EXERCISE REQUIREMENTS: Would you return the complete listing below word for word?

++++ TASK INPUTS

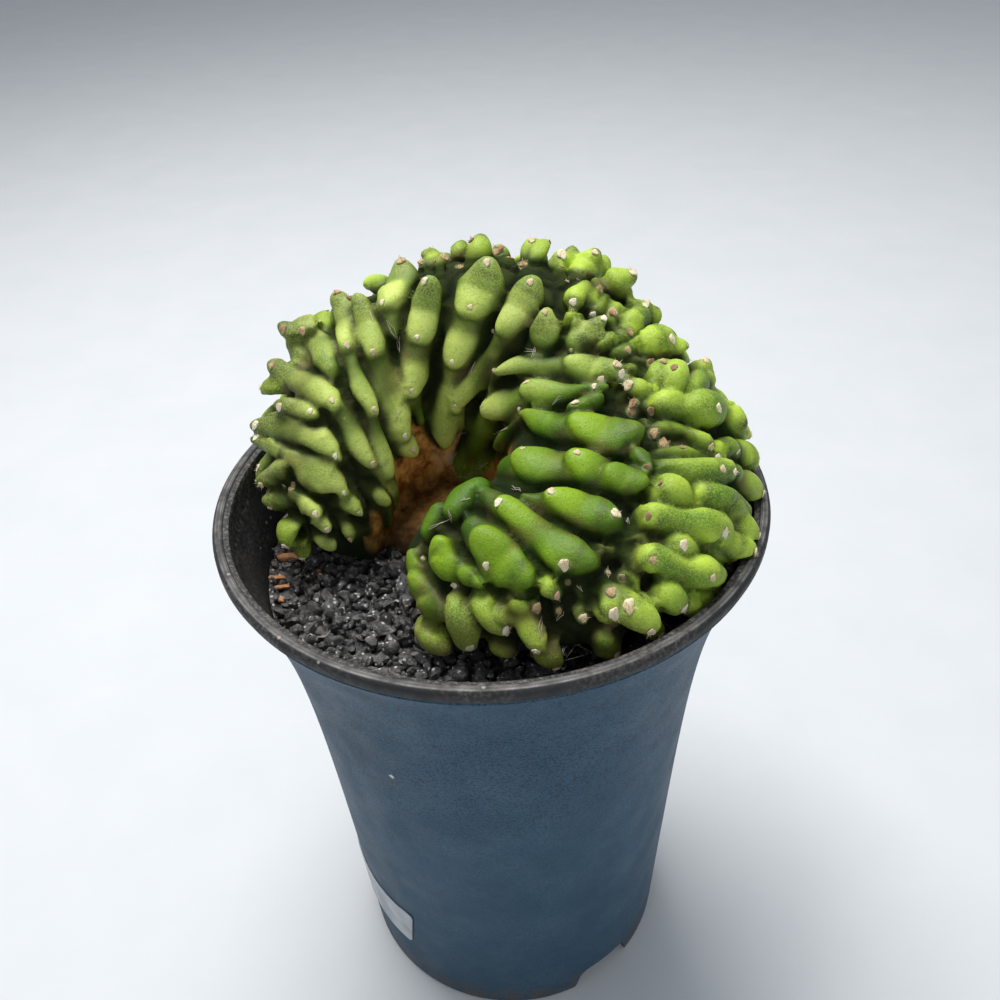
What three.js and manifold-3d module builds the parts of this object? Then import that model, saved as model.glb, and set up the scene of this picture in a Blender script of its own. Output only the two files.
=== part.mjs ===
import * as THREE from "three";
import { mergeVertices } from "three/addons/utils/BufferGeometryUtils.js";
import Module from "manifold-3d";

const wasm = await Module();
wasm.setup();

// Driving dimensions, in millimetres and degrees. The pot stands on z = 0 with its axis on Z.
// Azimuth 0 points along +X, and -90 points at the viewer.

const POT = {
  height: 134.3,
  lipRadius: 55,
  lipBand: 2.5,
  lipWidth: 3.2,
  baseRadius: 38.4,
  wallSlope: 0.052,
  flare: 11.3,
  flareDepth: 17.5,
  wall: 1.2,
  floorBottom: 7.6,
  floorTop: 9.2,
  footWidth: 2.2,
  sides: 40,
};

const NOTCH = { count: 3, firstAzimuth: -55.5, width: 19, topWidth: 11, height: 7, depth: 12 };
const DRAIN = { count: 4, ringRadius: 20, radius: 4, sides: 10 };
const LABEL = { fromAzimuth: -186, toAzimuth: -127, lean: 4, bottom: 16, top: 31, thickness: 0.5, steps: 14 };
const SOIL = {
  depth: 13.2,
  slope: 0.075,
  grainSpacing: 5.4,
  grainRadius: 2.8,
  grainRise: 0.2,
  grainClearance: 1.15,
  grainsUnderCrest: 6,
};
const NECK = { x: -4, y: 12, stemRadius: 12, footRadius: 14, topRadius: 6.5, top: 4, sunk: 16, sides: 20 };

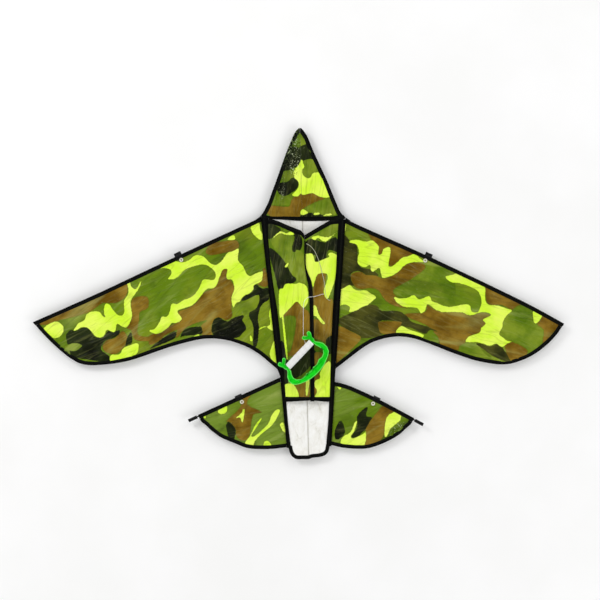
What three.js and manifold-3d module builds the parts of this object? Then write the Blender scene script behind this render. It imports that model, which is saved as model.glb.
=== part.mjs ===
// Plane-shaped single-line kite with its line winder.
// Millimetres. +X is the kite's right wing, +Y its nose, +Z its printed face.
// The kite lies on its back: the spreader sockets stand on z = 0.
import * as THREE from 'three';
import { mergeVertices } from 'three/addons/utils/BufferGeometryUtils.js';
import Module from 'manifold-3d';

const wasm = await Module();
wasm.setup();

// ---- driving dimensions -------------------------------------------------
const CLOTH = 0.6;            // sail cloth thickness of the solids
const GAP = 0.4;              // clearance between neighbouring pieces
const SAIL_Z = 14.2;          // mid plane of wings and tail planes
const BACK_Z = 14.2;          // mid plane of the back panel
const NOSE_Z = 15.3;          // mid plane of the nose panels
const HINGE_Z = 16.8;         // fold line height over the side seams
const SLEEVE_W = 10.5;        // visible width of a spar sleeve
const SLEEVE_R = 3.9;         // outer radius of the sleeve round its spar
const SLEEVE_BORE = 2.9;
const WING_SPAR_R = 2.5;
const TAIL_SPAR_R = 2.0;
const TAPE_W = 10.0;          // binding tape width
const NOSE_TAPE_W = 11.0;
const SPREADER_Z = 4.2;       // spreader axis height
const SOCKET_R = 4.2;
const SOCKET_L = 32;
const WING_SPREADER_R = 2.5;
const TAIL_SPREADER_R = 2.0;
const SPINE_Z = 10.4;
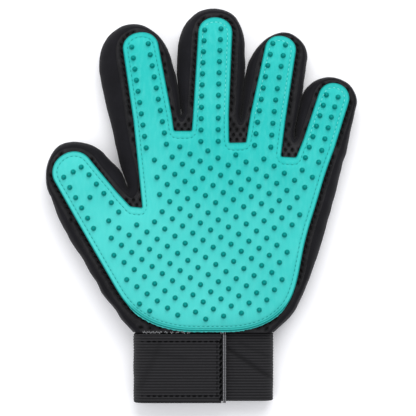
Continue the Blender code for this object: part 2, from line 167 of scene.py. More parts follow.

++++++++

THE ANSWER:
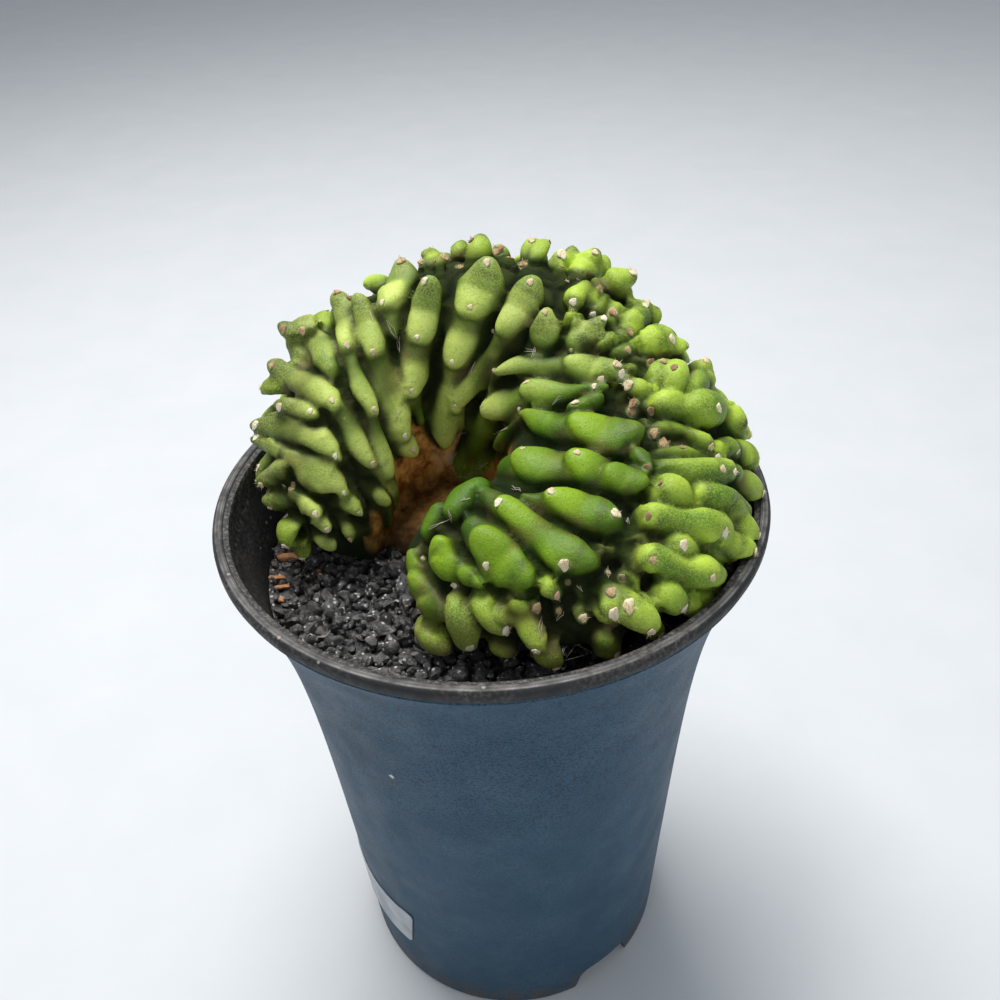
What three.js and manifold-3d module builds the parts of this object? Then import that model, saved as model.glb, and set up the scene of this picture in a Blender script of its own. Output only the two files.
=== part.mjs ===
import * as THREE from "three";
import { mergeVertices } from "three/addons/utils/BufferGeometryUtils.js";
import Module from "manifold-3d";

const wasm = await Module();
wasm.setup();

// Driving dimensions, in millimetres and degrees. The pot stands on z = 0 with its axis on Z.
// Azimuth 0 points along +X, and -90 points at the viewer.

const POT = {
  height: 134.3,
  lipRadius: 55,
  lipBand: 2.5,
  lipWidth: 3.2,
  baseRadius: 38.4,
  wallSlope: 0.052,
  flare: 11.3,
  flareDepth: 17.5,
  wall: 1.2,
  floorBottom: 7.6,
  floorTop: 9.2,
  footWidth: 2.2,
  sides: 40,
};

const NOTCH = { count: 3, firstAzimuth: -55.5, width: 19, topWidth: 11, height: 7, depth: 12 };
const DRAIN = { count: 4, ringRadius: 20, radius: 4, sides: 10 };
const LABEL = { fromAzimuth: -186, toAzimuth: -127, lean: 4, bottom: 16, top: 31, thickness: 0.5, steps: 14 };
const SOIL = {
  depth: 13.2,
  slope: 0.075,
  grainSpacing: 5.4,
  grainRadius: 2.8,
  grainRise: 0.2,
  grainClearance: 1.15,
  grainsUnderCrest: 6,
};
const NECK = { x: -4, y: 12, stemRadius: 12, footRadius: 14, topRadius: 6.5, top: 4, sunk: 16, sides: 20 };

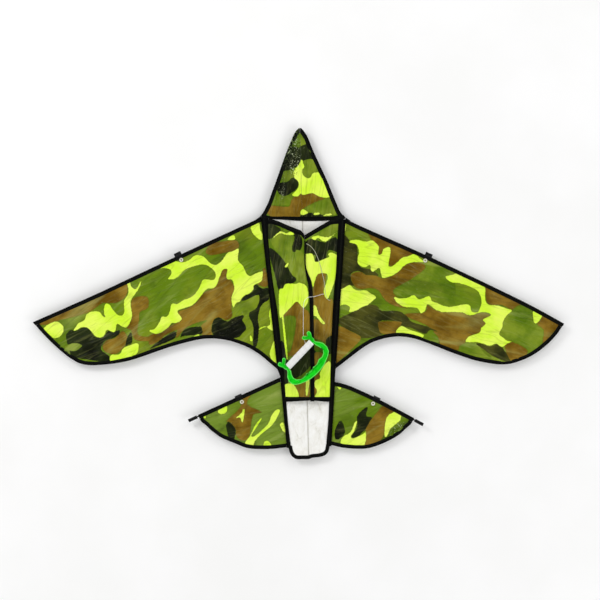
What three.js and manifold-3d module builds the parts of this object? Then write the Blender scene script behind this render. It imports that model, which is saved as model.glb.
=== part.mjs ===
// Plane-shaped single-line kite with its line winder.
// Millimetres. +X is the kite's right wing, +Y its nose, +Z its printed face.
// The kite lies on its back: the spreader sockets stand on z = 0.
import * as THREE from 'three';
import { mergeVertices } from 'three/addons/utils/BufferGeometryUtils.js';
import Module from 'manifold-3d';

const wasm = await Module();
wasm.setup();

// ---- driving dimensions -------------------------------------------------
const CLOTH = 0.6;            // sail cloth thickness of the solids
const GAP = 0.4;              // clearance between neighbouring pieces
const SAIL_Z = 14.2;          // mid plane of wings and tail planes
const BACK_Z = 14.2;          // mid plane of the back panel
const NOSE_Z = 15.3;          // mid plane of the nose panels
const HINGE_Z = 16.8;         // fold line height over the side seams
const SLEEVE_W = 10.5;        // visible width of a spar sleeve
const SLEEVE_R = 3.9;         // outer radius of the sleeve round its spar
const SLEEVE_BORE = 2.9;
const WING_SPAR_R = 2.5;
const TAIL_SPAR_R = 2.0;
const TAPE_W = 10.0;          // binding tape width
const NOSE_TAPE_W = 11.0;
const SPREADER_Z = 4.2;       // spreader axis height
const SOCKET_R = 4.2;
const SOCKET_L = 32;
const WING_SPREADER_R = 2.5;
const TAIL_SPREADER_R = 2.0;
const SPINE_Z = 10.4;
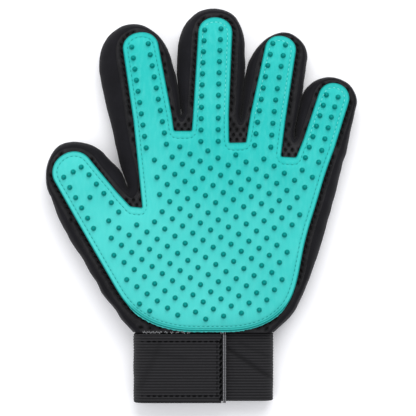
Continue the Blender code for this object: part 2, from line 167 of scene.py. More parts follow.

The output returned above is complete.